======== Source material ========

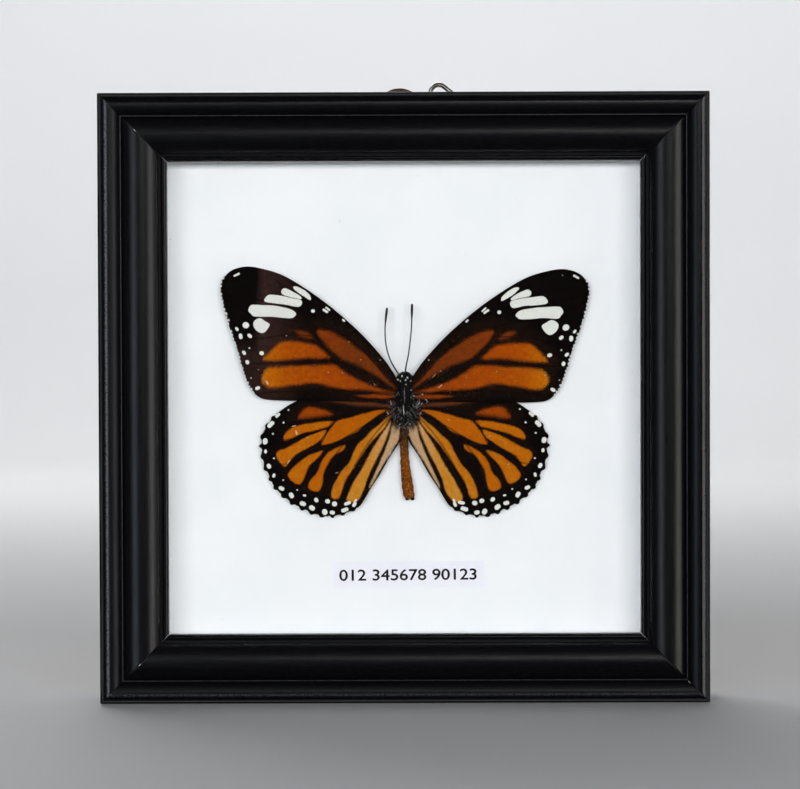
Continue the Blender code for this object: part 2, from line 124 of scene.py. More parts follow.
# Orange patches: (tone from 0, dark brown, to 1, pale tan, softness in mm, outline).
FOREWING_PATCHES = (
    (0.3, 0.34, (
        (18.0, 15.6), (16.3, 15.5), (14.4, 14.7), (12.9, 13.8), (9.6, 11.6), (6.5, 8.9), (4.1, 6.1),
        (2.0, 3.8), (1.5, 3.0), (3.7, 4.5), (7.9, 7.1), (11.7, 8.8), (13.6, 9.7), (15.3, 11.0),
        (16.6, 12.5), (18.4, 14.7))),
    (0.24, 0.4, (
        (23.0, 15.1), (21.7, 15.3), (20.2, 14.8), (19.4, 13.7), (21.5, 14.0))),
    (0.5, 0.36, (
        (29.7, 9.1), (28.7, 10.4), (27.6, 11.6), (26.4, 12.6), (25.2, 13.0), (22.0, 13.0), (20.4, 12.7),
        (18.7, 12.3), (17.2, 11.1), (15.8, 9.6), (17.9, 9.4), (20.3, 9.5), (25.2, 9.0), (28.1, 8.9))),
    (0.52, 0.34, (
        (30.0, 4.6), (29.8, 5.9), (29.1, 7.1), (27.7, 7.6), (22.0, 7.9), (16.0, 8.2), (14.3, 8.0),
        (12.8, 6.9), (10.9, 5.7), (8.0, 4.3), (5.2, 3.3), (2.0, 2.4), (5.2, 2.4), (8.0, 2.9), (13.5, 3.1),
        (17.8, 4.2), (20.3, 4.2), (22.2, 3.9), (26.1, 3.3), (28.4, 3.2), (29.4, 3.8))),
    (0.4, 0.2, (
        (10.1, 1.7), (7.1, 2.0), (4.0, 1.95), (2.0, 1.6), (4.2, 1.15), (7.4, 1.25))),
)
HINDWING_PATCHES = (
    (0.42, 0.4, (
        (22.3, -3.0), (21.4, -1.3), (20.0, -0.6), (18.3, -0.8), (16.6, -1.3), (15.2, -2.1), (17.1, -2.5),
        (19.1, -2.8))),
    (0.02, 0.3, (
        (17.6, 0.8), (14.4, 0.75), (11.6, 0.6), (5.6, 0.2), (3.4, -0.5), (5.4, -0.55), (9.6, -0.4),
        (12.7, 0.05))),
    (0.68, 0.16, (
        (25.2, -7.7), (25.3, -6.4), (24.2, -5.2), (22.7, -4.6), (20.0, -4.0), (15.4, -3.5), (15.4, -4.2),
        (16.4, -4.9), (18.9, -5.5), (22.1, -6.4))),
    (0.7, 0.16, (
        (27.1, -11.0), (26.5, -9.9), (25.2, -9.4), (23.1, -8.2), (20.8, -7.0), (18.3, -5.9), (16.6, -5.4),
        (16.8, -6.4), (18.1, -7.8), (20.8, -9.5), (23.1, -10.8), (24.4, -12.2), (25.3, -13.2),
        (26.3, -12.4))),
    (0.64, 0.16, (
        (17.6, -8.4), (16.4, -6.2), (15.1, -4.6), (14.1, -3.6), (11.6, -2.9), (8.5, -2.0), (5.8, -1.3),
        (3.7, -1.3), (5.6, -2.4), (7.9, -4.0), (10.0, -5.7), (12.1, -6.8), (14.8, -8.0), (16.4, -8.5))),
    (0.7, 0.16, (
        (24.6, -15.2), (24.0, -13.9), (22.1, -12.2), (20.0, -10.7), (17.4, -9.8), (17.8, -10.8),
        (19.9, -12.8), (20.9, -14.7), (21.8, -16.7), (23.2, -16.7))),
    (0.66, 0.16, (
        (20.4, -17.5), (19.9, -16.1), (18.4, -14.3), (17.6, -12.2), (16.1, -10.3), (14.4, -9.3),
        (12.6, -8.6), (13.0, -9.8), (14.9, -10.9), (16.0, -12.5), (17.1, -14.6), (17.3, -16.5),
        (17.9, -18.2), (18.8, -18.5), (19.9, -18.1))),
    (0.74, 0.16, (
        (15.5, -19.5), (15.1, -17.4), (13.8, -14.9), (11.7, -12.3), (10.7, -10.2), (9.6, -8.2),
        (7.9, -6.7), (5.6, -4.5), (3.1, -2.5), (3.8, -4.3), (5.5, -6.4), (7.6, -8.8), (9.7, -11.8),
        (11.5, -14.7), (12.8, -17.0), (13.8, -19.7), (14.7, -20.0))),
    (0.82, 0.16, (
        (12.3, -20.1), (11.6, -18.1), (10.2, -15.6), (8.7, -13.2), (7.2, -10.4), (5.6, -7.6), (4.1, -5.2),
        (2.9, -3.6), (2.9, -4.7), (3.7, -7.2), (5.0, -10.1), (6.4, -12.8), (7.7, -15.5), (8.5, -17.9),
        (9.8, -20.3), (11.2, -20.7))),
    (1.0, 0.16, (
        (7.4, -17.3), (6.5, -15.1), (5.3, -12.4), (4.0, -9.4), (3.0, -6.8), (2.6, -4.6), (1.2, -4.2),
        (0.9, -5.4), (1.0, -6.7), (1.5, -7.9), (2.6, -9.6), (4.4, -12.6), (5.8, -15.1), (7.2, -17.6))),
)

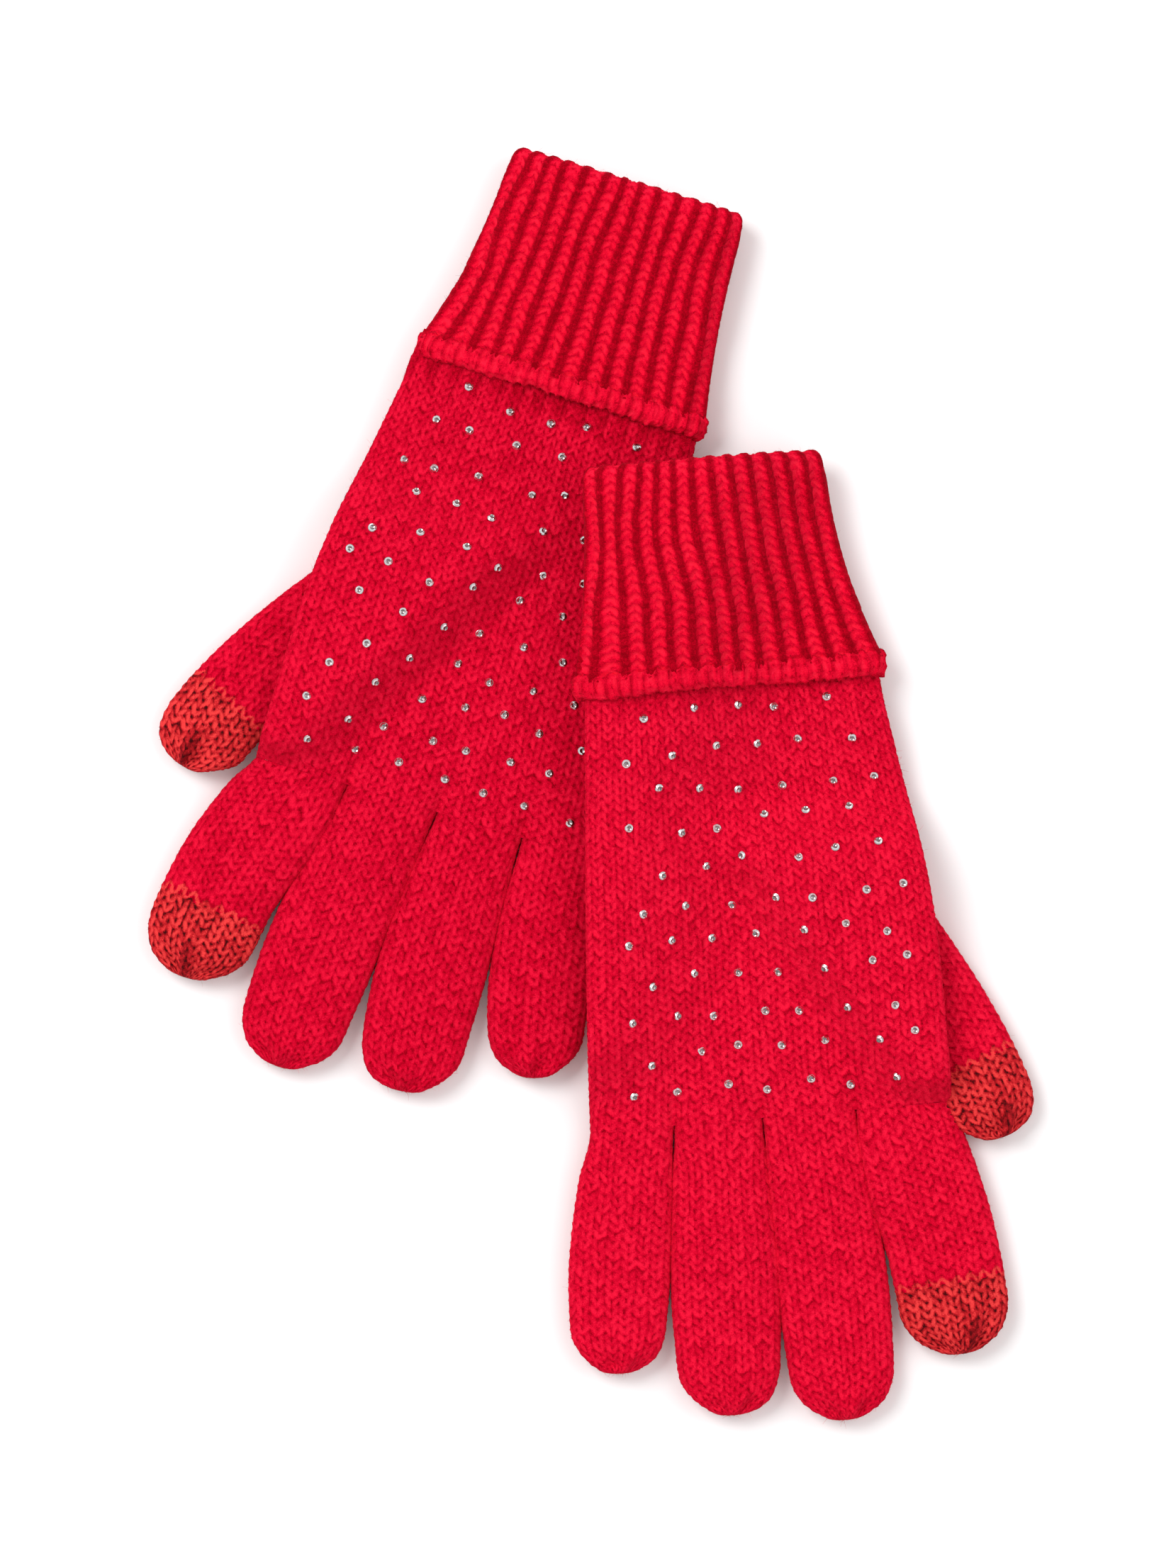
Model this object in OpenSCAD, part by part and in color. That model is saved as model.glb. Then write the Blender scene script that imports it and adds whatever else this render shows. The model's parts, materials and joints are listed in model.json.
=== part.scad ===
// A pair of knitted gloves with conductive tips on the thumbs and index fingers.
// Each glove is drawn once in its own frame: X to the thumb side, +Y to the cuff,
// the knuckle line on Y = 0 and the table on Z = 0. The left glove is the mirror
// image, with its own finger directions, and lies partly under the right one.

/* [Hand] */
// Width of the hand across the knuckles
hand_w = 96; // [80:1:115]
// Width of the hand where the cuff begins
wrist_w = 78; // [62:0.5:92]
// Length from the knuckle line to the start of the cuff
hand_len = 112; // [92:1:130]
// Thickness of the hand and fingers as they lie flat
hand_t = 9.6; // [8.8:0.2:13]
// Wall of the plain knit
knit_wall = 2; // [1.6:0.1:2.2]

/* [Fingers] */
// Little finger, knuckle line to tip
little_len = 64; // [50:1:80]
// Ring finger, knuckle line to tip
ring_len = 77; // [60:1:92]
// Middle finger, knuckle line to tip
middle_len = 81; // [62:1:97]
// Index finger, knuckle line to tip
index_len = 67; // [52:1:80]
// Width of the little finger
little_w = 24.4; // [20:0.2:26]
// Width of the ring finger
ring_w = 26; // [21:0.2:27]
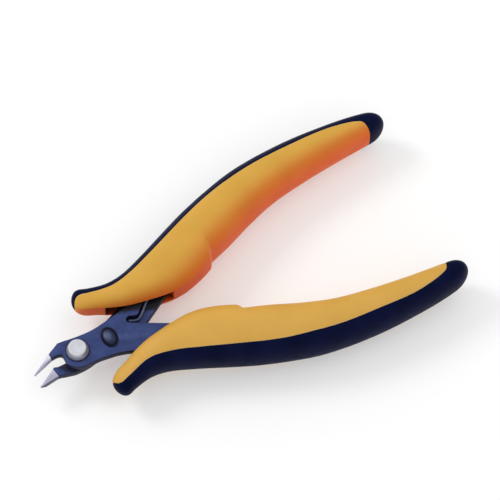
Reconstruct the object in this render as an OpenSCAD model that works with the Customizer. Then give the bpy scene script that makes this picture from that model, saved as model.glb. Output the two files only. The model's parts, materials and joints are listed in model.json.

========

▸ **What to do**
Copy out each record from above, exactly.

▸ **Output**
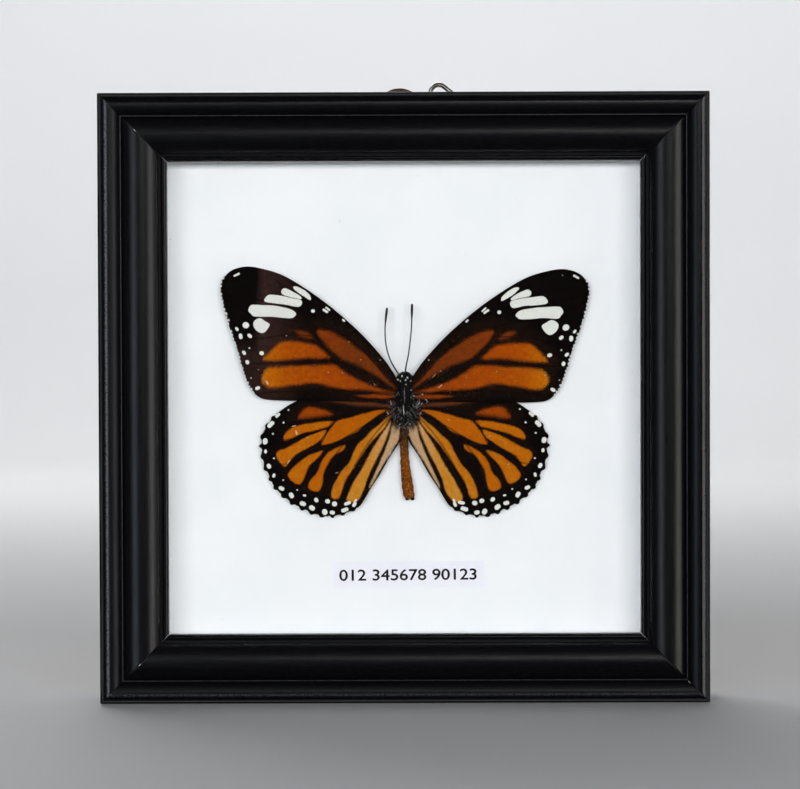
Continue the Blender code for this object: part 2, from line 124 of scene.py. More parts follow.
# Orange patches: (tone from 0, dark brown, to 1, pale tan, softness in mm, outline).
FOREWING_PATCHES = (
    (0.3, 0.34, (
        (18.0, 15.6), (16.3, 15.5), (14.4, 14.7), (12.9, 13.8), (9.6, 11.6), (6.5, 8.9), (4.1, 6.1),
        (2.0, 3.8), (1.5, 3.0), (3.7, 4.5), (7.9, 7.1), (11.7, 8.8), (13.6, 9.7), (15.3, 11.0),
        (16.6, 12.5), (18.4, 14.7))),
    (0.24, 0.4, (
        (23.0, 15.1), (21.7, 15.3), (20.2, 14.8), (19.4, 13.7), (21.5, 14.0))),
    (0.5, 0.36, (
        (29.7, 9.1), (28.7, 10.4), (27.6, 11.6), (26.4, 12.6), (25.2, 13.0), (22.0, 13.0), (20.4, 12.7),
        (18.7, 12.3), (17.2, 11.1), (15.8, 9.6), (17.9, 9.4), (20.3, 9.5), (25.2, 9.0), (28.1, 8.9))),
    (0.52, 0.34, (
        (30.0, 4.6), (29.8, 5.9), (29.1, 7.1), (27.7, 7.6), (22.0, 7.9), (16.0, 8.2), (14.3, 8.0),
        (12.8, 6.9), (10.9, 5.7), (8.0, 4.3), (5.2, 3.3), (2.0, 2.4), (5.2, 2.4), (8.0, 2.9), (13.5, 3.1),
        (17.8, 4.2), (20.3, 4.2), (22.2, 3.9), (26.1, 3.3), (28.4, 3.2), (29.4, 3.8))),
    (0.4, 0.2, (
        (10.1, 1.7), (7.1, 2.0), (4.0, 1.95), (2.0, 1.6), (4.2, 1.15), (7.4, 1.25))),
)
HINDWING_PATCHES = (
    (0.42, 0.4, (
        (22.3, -3.0), (21.4, -1.3), (20.0, -0.6), (18.3, -0.8), (16.6, -1.3), (15.2, -2.1), (17.1, -2.5),
        (19.1, -2.8))),
    (0.02, 0.3, (
        (17.6, 0.8), (14.4, 0.75), (11.6, 0.6), (5.6, 0.2), (3.4, -0.5), (5.4, -0.55), (9.6, -0.4),
        (12.7, 0.05))),
    (0.68, 0.16, (
        (25.2, -7.7), (25.3, -6.4), (24.2, -5.2), (22.7, -4.6), (20.0, -4.0), (15.4, -3.5), (15.4, -4.2),
        (16.4, -4.9), (18.9, -5.5), (22.1, -6.4))),
    (0.7, 0.16, (
        (27.1, -11.0), (26.5, -9.9), (25.2, -9.4), (23.1, -8.2), (20.8, -7.0), (18.3, -5.9), (16.6, -5.4),
        (16.8, -6.4), (18.1, -7.8), (20.8, -9.5), (23.1, -10.8), (24.4, -12.2), (25.3, -13.2),
        (26.3, -12.4))),
    (0.64, 0.16, (
        (17.6, -8.4), (16.4, -6.2), (15.1, -4.6), (14.1, -3.6), (11.6, -2.9), (8.5, -2.0), (5.8, -1.3),
        (3.7, -1.3), (5.6, -2.4), (7.9, -4.0), (10.0, -5.7), (12.1, -6.8), (14.8, -8.0), (16.4, -8.5))),
    (0.7, 0.16, (
        (24.6, -15.2), (24.0, -13.9), (22.1, -12.2), (20.0, -10.7), (17.4, -9.8), (17.8, -10.8),
        (19.9, -12.8), (20.9, -14.7), (21.8, -16.7), (23.2, -16.7))),
    (0.66, 0.16, (
        (20.4, -17.5), (19.9, -16.1), (18.4, -14.3), (17.6, -12.2), (16.1, -10.3), (14.4, -9.3),
        (12.6, -8.6), (13.0, -9.8), (14.9, -10.9), (16.0, -12.5), (17.1, -14.6), (17.3, -16.5),
        (17.9, -18.2), (18.8, -18.5), (19.9, -18.1))),
    (0.74, 0.16, (
        (15.5, -19.5), (15.1, -17.4), (13.8, -14.9), (11.7, -12.3), (10.7, -10.2), (9.6, -8.2),
        (7.9, -6.7), (5.6, -4.5), (3.1, -2.5), (3.8, -4.3), (5.5, -6.4), (7.6, -8.8), (9.7, -11.8),
        (11.5, -14.7), (12.8, -17.0), (13.8, -19.7), (14.7, -20.0))),
    (0.82, 0.16, (
        (12.3, -20.1), (11.6, -18.1), (10.2, -15.6), (8.7, -13.2), (7.2, -10.4), (5.6, -7.6), (4.1, -5.2),
        (2.9, -3.6), (2.9, -4.7), (3.7, -7.2), (5.0, -10.1), (6.4, -12.8), (7.7, -15.5), (8.5, -17.9),
        (9.8, -20.3), (11.2, -20.7))),
    (1.0, 0.16, (
        (7.4, -17.3), (6.5, -15.1), (5.3, -12.4), (4.0, -9.4), (3.0, -6.8), (2.6, -4.6), (1.2, -4.2),
        (0.9, -5.4), (1.0, -6.7), (1.5, -7.9), (2.6, -9.6), (4.4, -12.6), (5.8, -15.1), (7.2, -17.6))),
)

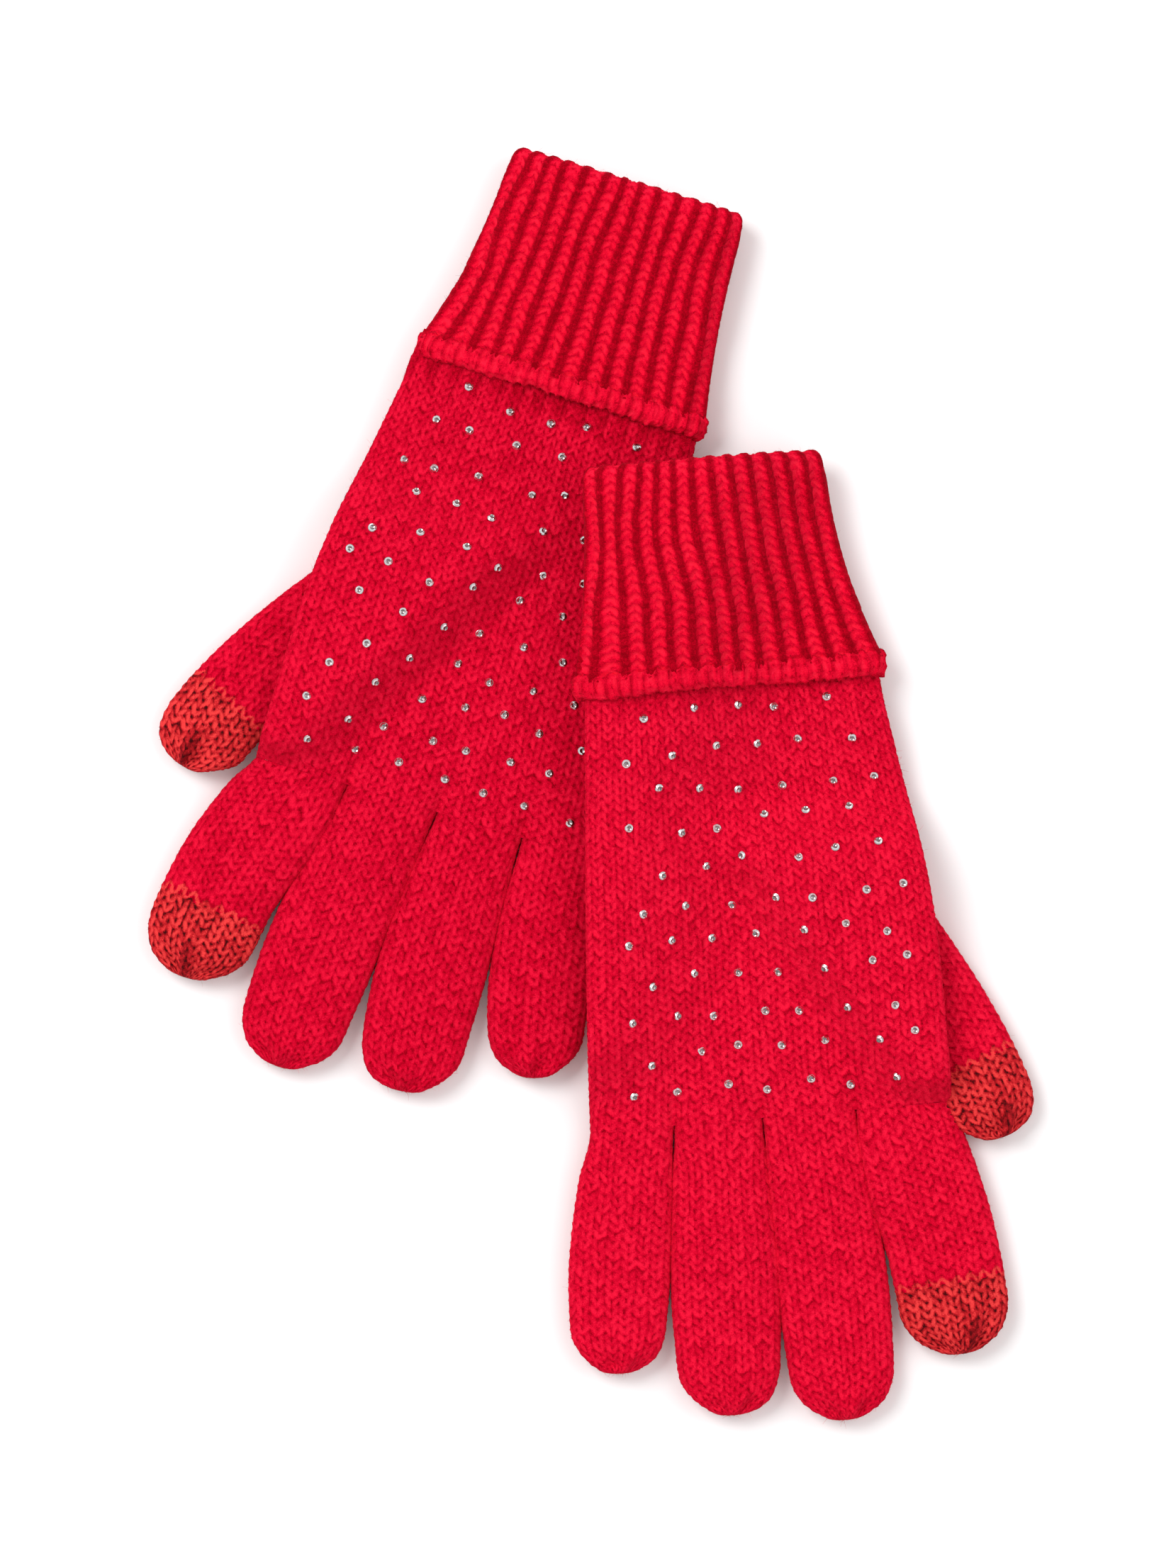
Model this object in OpenSCAD, part by part and in color. That model is saved as model.glb. Then write the Blender scene script that imports it and adds whatever else this render shows. The model's parts, materials and joints are listed in model.json.
=== part.scad ===
// A pair of knitted gloves with conductive tips on the thumbs and index fingers.
// Each glove is drawn once in its own frame: X to the thumb side, +Y to the cuff,
// the knuckle line on Y = 0 and the table on Z = 0. The left glove is the mirror
// image, with its own finger directions, and lies partly under the right one.

/* [Hand] */
// Width of the hand across the knuckles
hand_w = 96; // [80:1:115]
// Width of the hand where the cuff begins
wrist_w = 78; // [62:0.5:92]
// Length from the knuckle line to the start of the cuff
hand_len = 112; // [92:1:130]
// Thickness of the hand and fingers as they lie flat
hand_t = 9.6; // [8.8:0.2:13]
// Wall of the plain knit
knit_wall = 2; // [1.6:0.1:2.2]

/* [Fingers] */
// Little finger, knuckle line to tip
little_len = 64; // [50:1:80]
// Ring finger, knuckle line to tip
ring_len = 77; // [60:1:92]
// Middle finger, knuckle line to tip
middle_len = 81; // [62:1:97]
// Index finger, knuckle line to tip
index_len = 67; // [52:1:80]
// Width of the little finger
little_w = 24.4; // [20:0.2:26]
// Width of the ring finger
ring_w = 26; // [21:0.2:27]
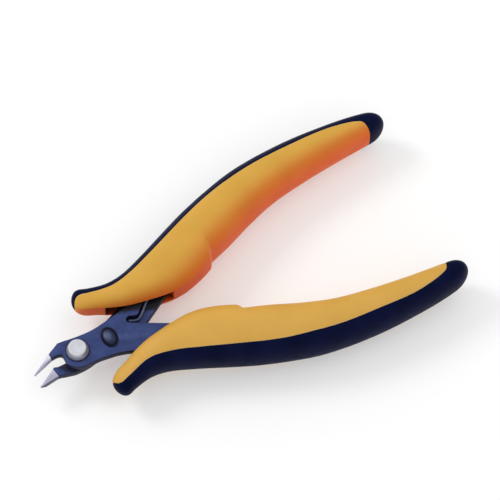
Reconstruct the object in this render as an OpenSCAD model that works with the Customizer. Then give the bpy scene script that makes this picture from that model, saved as model.glb. Output the two files only. The model's parts, materials and joints are listed in model.json.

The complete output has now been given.